Intel‘s new creation, convertible Classmate PC has all chances to make pupils forget what books look like even in the developing countries very soon. 

According to Mashable, a low-cost, high-function laptop designed to get beat up, dropped and educate children around the world. Light-weight, with a soft rubber backing and carry handle it has a swivel screen, allowing the laptop to turn into a pseudo-tablet with full touch-screen functionality. It also has a webcam and an accelerometer. The battery lasts four to eight-and-a-half hours working on a minimal charge.

Tough conditions are to be challenged easily as the new Classmate has been drop tested, baked in an oven and frozen in a refrigerator and the tests ensured that the computers can’t break down in the remote areas where they’re being sent. For now, Intel has placed more than 4 million PCs into places like Argentina (1.5 million), Nigeria (150,000) and the Republic of Srpska (10,200). That’s nearly twice the amount delivered by One Laptop Per Child, a non-profit trying to get low-cost computers into children’s hands.

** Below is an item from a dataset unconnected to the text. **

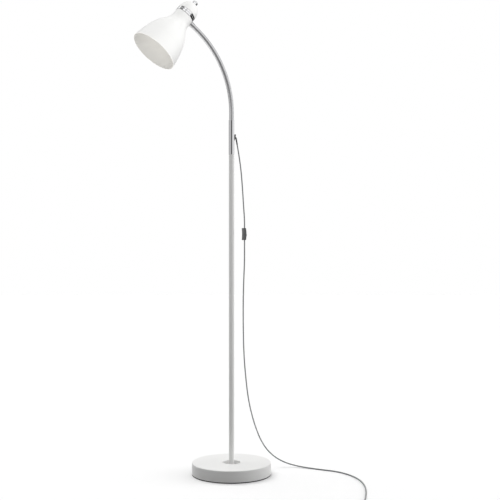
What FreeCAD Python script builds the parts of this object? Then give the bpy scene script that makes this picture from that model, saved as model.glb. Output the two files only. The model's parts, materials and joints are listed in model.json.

Intel, one of the 5 most reputable companies in the world, has also created a software suite of education tools to help teachers in the classroom. This includes cloud-based programs that allow teachers to send out quick questions and quizzes to their students and collect data from work projects. Intel’s employees head to classrooms across the world and help train teachers to get the most out of the hardware and the software.

The idea was to get computers into young hands to connect them to a larger world and improve the learning experience in global classrooms, explained Wayne Grant, the director of research and planning for Intel’s Education Market Platforms Group.